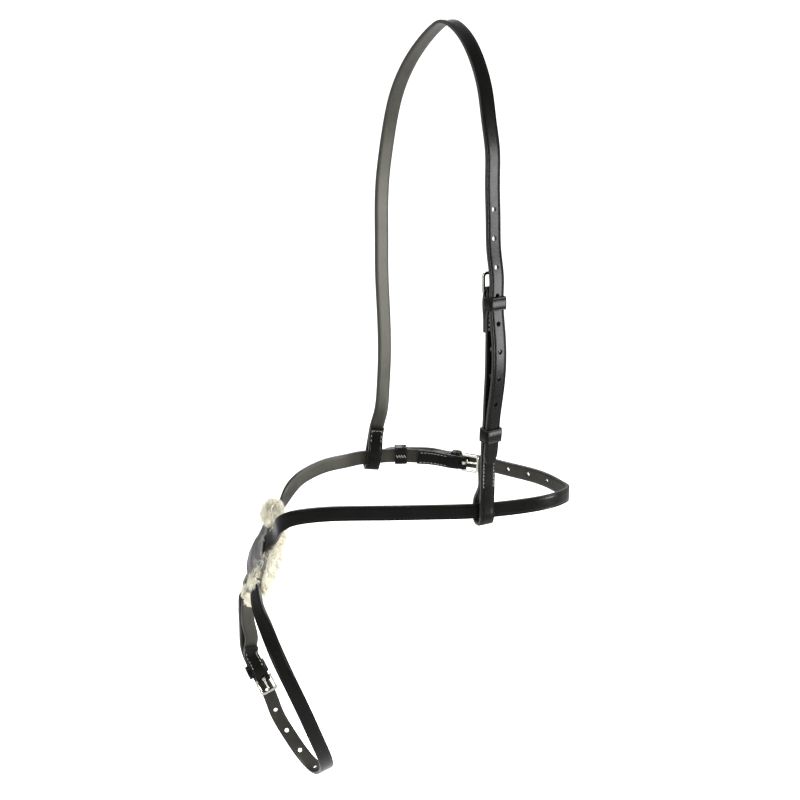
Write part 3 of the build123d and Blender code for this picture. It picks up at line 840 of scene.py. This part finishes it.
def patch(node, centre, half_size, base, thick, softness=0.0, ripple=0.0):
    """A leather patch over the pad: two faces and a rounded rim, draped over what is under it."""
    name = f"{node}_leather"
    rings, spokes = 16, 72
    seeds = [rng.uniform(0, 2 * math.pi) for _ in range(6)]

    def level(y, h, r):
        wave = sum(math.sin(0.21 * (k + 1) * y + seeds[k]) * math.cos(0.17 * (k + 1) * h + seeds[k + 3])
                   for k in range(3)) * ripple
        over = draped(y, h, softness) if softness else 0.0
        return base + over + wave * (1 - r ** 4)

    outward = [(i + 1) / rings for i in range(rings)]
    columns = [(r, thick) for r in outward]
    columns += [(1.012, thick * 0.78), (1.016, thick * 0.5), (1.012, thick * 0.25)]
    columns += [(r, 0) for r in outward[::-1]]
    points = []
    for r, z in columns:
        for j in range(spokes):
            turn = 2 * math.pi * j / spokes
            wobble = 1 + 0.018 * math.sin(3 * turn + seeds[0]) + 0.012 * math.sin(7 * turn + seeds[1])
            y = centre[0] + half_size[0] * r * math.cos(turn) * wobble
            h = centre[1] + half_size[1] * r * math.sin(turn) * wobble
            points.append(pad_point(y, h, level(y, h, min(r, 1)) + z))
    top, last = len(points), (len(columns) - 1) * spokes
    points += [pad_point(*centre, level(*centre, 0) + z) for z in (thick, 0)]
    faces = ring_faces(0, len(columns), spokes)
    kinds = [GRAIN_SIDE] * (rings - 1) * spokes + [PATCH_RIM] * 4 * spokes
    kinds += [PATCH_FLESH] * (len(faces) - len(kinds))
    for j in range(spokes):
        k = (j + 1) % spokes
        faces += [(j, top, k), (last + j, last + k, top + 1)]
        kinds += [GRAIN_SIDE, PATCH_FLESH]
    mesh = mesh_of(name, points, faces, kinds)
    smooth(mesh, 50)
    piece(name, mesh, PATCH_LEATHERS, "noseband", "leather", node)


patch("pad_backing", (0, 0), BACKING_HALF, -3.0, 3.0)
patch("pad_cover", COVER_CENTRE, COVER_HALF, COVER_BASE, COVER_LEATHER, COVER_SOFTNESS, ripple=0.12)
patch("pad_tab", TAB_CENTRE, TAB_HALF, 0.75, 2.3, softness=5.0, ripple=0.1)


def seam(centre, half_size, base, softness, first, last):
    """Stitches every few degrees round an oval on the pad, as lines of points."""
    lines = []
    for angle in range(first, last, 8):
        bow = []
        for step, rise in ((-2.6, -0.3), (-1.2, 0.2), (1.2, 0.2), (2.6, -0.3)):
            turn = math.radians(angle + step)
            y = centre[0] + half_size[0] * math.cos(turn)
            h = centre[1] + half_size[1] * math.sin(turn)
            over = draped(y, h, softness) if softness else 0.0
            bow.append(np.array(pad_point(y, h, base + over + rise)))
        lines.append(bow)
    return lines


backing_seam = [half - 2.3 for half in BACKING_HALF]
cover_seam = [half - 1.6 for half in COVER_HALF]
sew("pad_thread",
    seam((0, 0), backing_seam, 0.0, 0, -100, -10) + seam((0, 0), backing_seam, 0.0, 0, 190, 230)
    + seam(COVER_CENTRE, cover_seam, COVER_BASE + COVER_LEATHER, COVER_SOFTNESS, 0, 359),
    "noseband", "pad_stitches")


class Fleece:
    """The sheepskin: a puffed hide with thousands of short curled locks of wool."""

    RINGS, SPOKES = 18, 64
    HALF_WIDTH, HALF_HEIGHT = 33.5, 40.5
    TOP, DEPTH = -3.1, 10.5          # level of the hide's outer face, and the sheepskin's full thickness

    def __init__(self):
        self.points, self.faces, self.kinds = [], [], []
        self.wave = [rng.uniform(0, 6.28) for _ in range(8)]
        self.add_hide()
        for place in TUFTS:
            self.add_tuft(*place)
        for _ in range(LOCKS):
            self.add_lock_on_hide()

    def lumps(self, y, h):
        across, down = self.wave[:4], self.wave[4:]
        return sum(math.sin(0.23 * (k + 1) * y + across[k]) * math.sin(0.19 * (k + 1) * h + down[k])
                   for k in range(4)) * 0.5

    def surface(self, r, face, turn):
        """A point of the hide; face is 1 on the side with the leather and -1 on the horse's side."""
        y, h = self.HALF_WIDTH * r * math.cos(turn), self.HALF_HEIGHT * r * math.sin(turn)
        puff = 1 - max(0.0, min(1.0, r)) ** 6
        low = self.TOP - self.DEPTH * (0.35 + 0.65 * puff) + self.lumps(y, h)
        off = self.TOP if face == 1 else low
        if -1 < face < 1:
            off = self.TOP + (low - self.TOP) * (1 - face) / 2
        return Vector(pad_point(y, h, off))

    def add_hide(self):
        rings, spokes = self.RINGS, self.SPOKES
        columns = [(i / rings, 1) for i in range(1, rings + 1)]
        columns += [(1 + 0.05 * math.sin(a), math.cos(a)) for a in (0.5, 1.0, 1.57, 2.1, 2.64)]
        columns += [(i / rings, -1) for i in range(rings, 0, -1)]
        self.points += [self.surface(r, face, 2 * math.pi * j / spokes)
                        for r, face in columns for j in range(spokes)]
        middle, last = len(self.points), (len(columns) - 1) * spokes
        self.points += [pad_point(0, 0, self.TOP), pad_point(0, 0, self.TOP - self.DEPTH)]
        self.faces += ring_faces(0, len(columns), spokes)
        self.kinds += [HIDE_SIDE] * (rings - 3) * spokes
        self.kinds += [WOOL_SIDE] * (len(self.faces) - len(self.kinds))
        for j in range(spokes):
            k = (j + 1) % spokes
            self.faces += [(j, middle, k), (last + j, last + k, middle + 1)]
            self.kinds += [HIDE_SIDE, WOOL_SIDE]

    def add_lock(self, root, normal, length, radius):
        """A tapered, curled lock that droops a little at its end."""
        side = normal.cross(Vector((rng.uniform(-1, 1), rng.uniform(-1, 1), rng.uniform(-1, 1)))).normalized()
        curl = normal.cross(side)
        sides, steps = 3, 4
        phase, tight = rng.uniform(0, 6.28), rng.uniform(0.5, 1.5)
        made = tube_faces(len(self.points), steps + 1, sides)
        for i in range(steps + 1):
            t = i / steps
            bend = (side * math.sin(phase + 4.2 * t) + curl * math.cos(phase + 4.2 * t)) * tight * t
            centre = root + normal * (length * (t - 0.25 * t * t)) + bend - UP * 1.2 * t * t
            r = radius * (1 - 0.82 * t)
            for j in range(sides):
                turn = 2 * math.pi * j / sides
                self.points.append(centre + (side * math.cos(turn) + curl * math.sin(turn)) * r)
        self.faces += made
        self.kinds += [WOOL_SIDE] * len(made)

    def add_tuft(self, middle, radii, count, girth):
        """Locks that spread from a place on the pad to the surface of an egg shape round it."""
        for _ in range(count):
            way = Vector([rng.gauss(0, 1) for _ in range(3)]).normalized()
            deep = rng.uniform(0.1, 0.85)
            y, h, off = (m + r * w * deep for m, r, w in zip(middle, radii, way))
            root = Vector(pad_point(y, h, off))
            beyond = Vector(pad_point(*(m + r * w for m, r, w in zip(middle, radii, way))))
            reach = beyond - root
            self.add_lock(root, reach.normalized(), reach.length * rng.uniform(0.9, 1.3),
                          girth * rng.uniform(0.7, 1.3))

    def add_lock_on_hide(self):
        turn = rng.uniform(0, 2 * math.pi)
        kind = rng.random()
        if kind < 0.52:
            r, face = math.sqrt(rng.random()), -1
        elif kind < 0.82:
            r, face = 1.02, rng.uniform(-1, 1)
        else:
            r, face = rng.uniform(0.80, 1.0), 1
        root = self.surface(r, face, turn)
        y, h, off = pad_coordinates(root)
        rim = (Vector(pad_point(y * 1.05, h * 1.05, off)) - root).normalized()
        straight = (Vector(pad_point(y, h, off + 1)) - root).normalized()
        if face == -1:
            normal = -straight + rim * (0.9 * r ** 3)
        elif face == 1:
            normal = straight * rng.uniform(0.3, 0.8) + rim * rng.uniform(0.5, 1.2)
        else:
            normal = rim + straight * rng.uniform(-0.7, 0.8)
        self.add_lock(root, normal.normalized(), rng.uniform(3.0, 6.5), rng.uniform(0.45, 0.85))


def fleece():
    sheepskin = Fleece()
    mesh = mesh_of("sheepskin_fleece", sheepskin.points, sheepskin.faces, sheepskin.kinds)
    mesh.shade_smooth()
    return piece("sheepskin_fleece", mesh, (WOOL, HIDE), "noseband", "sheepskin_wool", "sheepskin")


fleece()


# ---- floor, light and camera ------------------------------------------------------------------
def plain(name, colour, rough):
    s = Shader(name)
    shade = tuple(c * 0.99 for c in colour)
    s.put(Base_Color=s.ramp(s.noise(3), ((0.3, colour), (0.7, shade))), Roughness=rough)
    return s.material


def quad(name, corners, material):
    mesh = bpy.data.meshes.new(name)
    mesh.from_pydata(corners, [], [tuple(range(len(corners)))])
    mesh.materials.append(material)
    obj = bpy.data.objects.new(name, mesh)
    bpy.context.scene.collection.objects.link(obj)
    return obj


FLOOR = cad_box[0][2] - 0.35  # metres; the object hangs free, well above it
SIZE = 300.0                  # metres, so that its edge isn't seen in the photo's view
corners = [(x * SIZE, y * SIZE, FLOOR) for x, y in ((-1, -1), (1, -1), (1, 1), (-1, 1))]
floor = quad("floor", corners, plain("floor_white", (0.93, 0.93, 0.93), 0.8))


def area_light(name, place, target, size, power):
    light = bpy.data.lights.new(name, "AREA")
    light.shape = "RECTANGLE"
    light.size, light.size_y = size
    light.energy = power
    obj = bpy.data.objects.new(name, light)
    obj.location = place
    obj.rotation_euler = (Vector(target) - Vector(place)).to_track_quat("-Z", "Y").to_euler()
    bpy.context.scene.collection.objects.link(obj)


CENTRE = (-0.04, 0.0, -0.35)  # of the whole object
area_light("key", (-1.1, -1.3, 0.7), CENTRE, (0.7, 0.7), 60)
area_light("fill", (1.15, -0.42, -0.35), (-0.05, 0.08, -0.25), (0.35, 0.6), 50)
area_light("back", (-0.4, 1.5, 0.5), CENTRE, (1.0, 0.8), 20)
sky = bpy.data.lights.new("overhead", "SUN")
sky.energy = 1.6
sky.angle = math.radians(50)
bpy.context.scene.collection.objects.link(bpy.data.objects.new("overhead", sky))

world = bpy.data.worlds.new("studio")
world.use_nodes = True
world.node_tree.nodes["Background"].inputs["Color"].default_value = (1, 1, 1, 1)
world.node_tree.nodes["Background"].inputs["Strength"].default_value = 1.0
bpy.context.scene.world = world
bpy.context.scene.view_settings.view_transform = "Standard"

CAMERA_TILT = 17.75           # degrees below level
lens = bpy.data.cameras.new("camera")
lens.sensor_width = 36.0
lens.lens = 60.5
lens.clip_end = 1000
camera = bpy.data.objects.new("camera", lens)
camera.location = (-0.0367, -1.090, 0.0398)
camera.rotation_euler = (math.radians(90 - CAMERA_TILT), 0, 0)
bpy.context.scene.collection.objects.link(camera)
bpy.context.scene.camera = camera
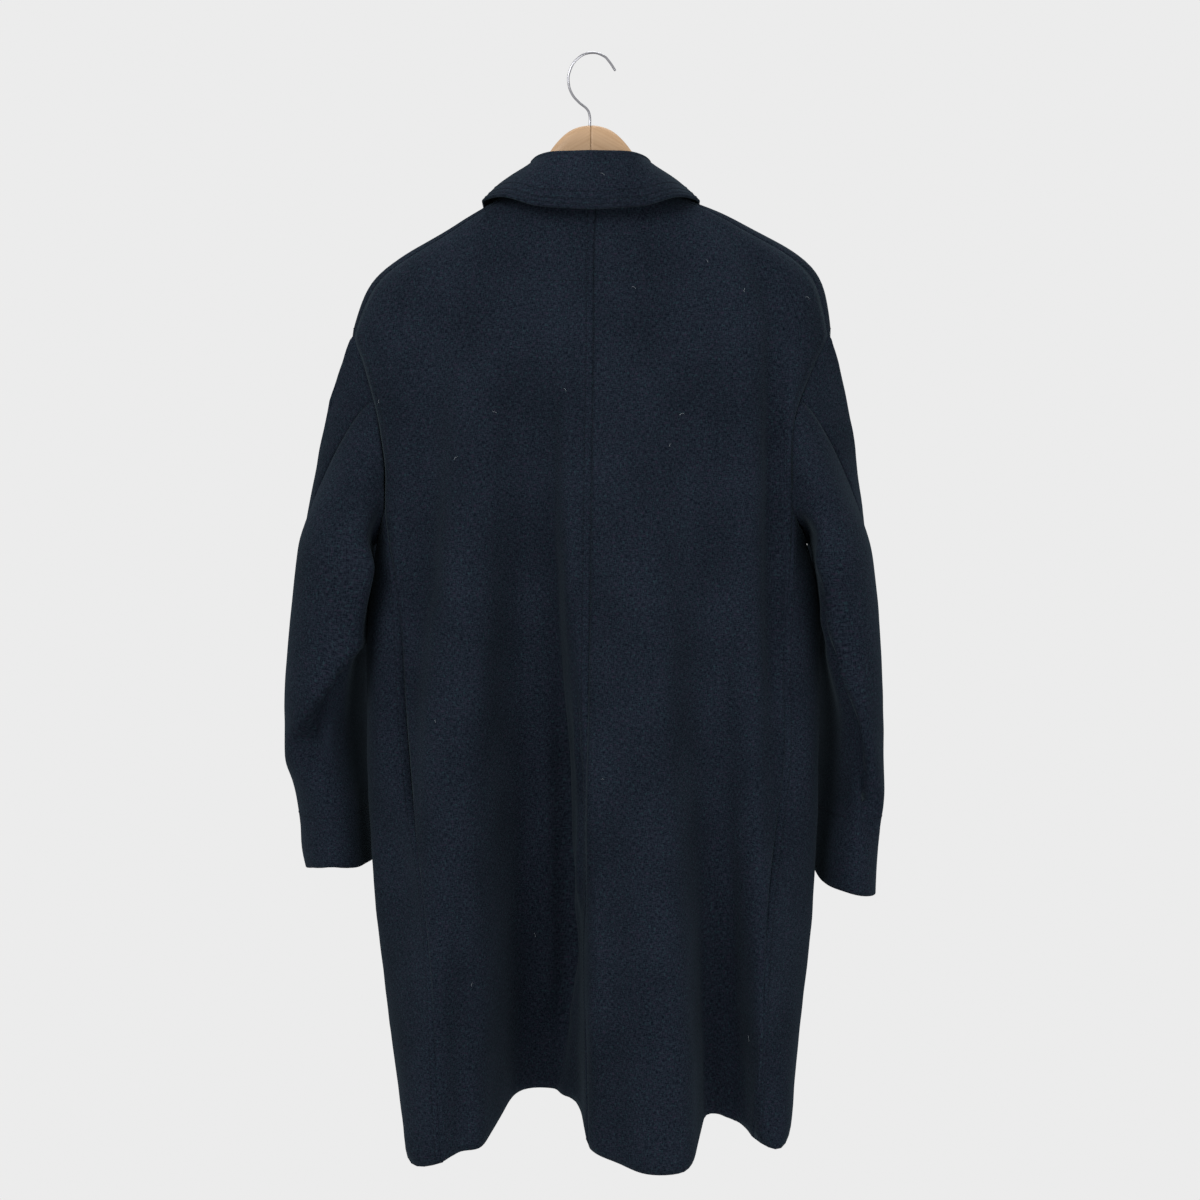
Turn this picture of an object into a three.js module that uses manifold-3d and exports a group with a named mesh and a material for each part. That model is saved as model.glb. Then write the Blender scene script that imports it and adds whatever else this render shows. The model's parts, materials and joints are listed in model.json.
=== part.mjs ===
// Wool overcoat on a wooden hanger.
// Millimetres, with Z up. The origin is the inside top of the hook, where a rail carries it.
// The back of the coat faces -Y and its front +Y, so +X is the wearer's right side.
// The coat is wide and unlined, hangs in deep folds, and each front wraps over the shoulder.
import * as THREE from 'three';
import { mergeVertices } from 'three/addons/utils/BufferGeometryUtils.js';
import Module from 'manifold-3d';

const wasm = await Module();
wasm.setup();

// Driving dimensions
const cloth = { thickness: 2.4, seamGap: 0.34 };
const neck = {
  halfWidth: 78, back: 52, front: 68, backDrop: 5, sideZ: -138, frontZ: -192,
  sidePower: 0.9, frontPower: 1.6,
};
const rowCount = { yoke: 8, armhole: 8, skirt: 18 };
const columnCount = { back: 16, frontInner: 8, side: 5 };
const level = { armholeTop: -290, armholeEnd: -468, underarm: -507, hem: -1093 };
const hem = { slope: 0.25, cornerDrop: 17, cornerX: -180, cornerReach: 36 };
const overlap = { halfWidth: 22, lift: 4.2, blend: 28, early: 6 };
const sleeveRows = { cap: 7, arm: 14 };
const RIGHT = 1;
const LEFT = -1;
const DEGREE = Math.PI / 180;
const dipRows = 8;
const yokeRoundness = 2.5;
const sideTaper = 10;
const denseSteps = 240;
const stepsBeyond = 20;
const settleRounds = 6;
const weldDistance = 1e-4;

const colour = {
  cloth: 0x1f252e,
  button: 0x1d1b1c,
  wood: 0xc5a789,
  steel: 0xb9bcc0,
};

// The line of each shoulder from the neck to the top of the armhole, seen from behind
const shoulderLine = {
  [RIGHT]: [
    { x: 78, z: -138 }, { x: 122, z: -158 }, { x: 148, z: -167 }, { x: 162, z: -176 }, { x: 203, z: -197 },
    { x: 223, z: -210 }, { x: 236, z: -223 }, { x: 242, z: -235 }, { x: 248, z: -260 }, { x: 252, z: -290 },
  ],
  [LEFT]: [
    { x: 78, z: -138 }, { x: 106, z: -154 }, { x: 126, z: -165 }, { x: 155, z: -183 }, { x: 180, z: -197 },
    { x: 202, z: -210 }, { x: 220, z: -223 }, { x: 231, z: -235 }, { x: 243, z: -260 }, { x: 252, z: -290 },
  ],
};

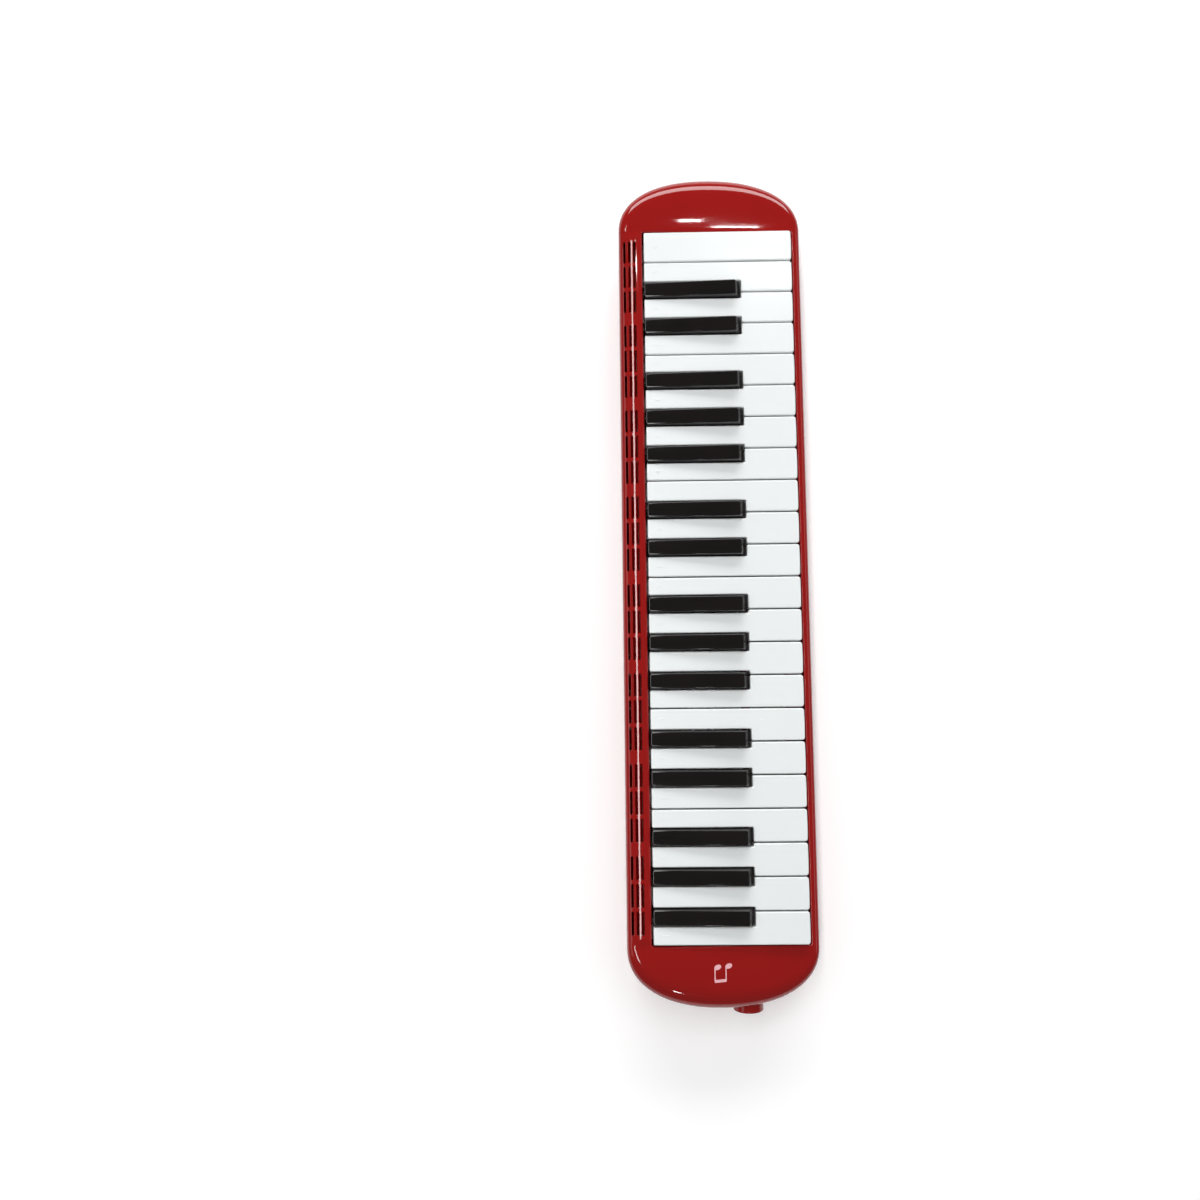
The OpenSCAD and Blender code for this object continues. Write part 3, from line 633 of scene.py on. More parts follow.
* * * * * * * * *
Extract the lines above, from the first one through the one containing "seeds = [rng.uniform(0, 2", and return only those, unchanged.

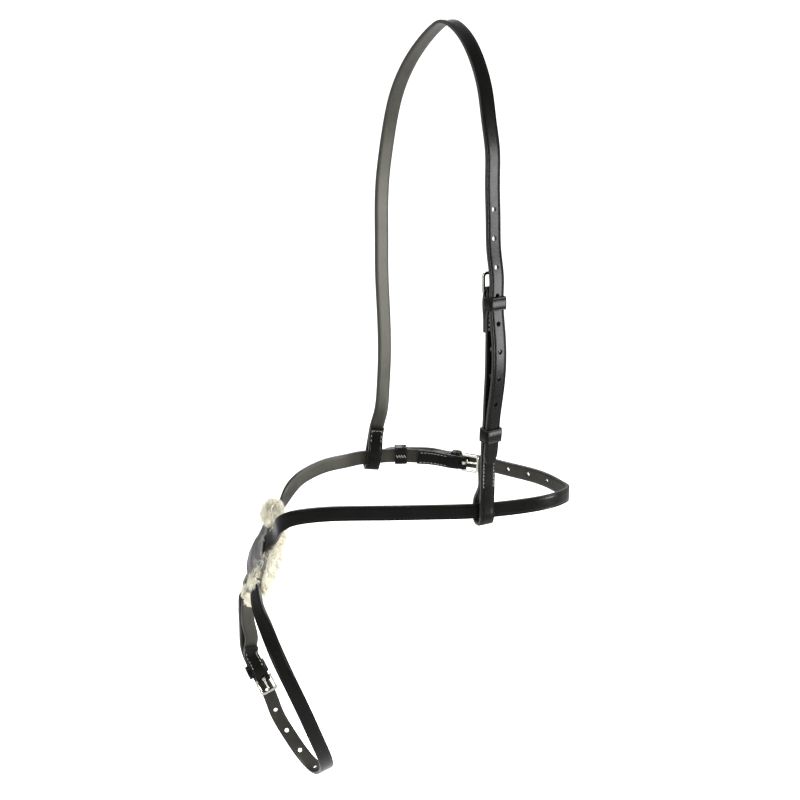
Write part 3 of the build123d and Blender code for this picture. It picks up at line 840 of scene.py. This part finishes it.
def patch(node, centre, half_size, base, thick, softness=0.0, ripple=0.0):
    """A leather patch over the pad: two faces and a rounded rim, draped over what is under it."""
    name = f"{node}_leather"
    rings, spokes = 16, 72
    seeds = [rng.uniform(0, 2 * math.pi) for _ in range(6)]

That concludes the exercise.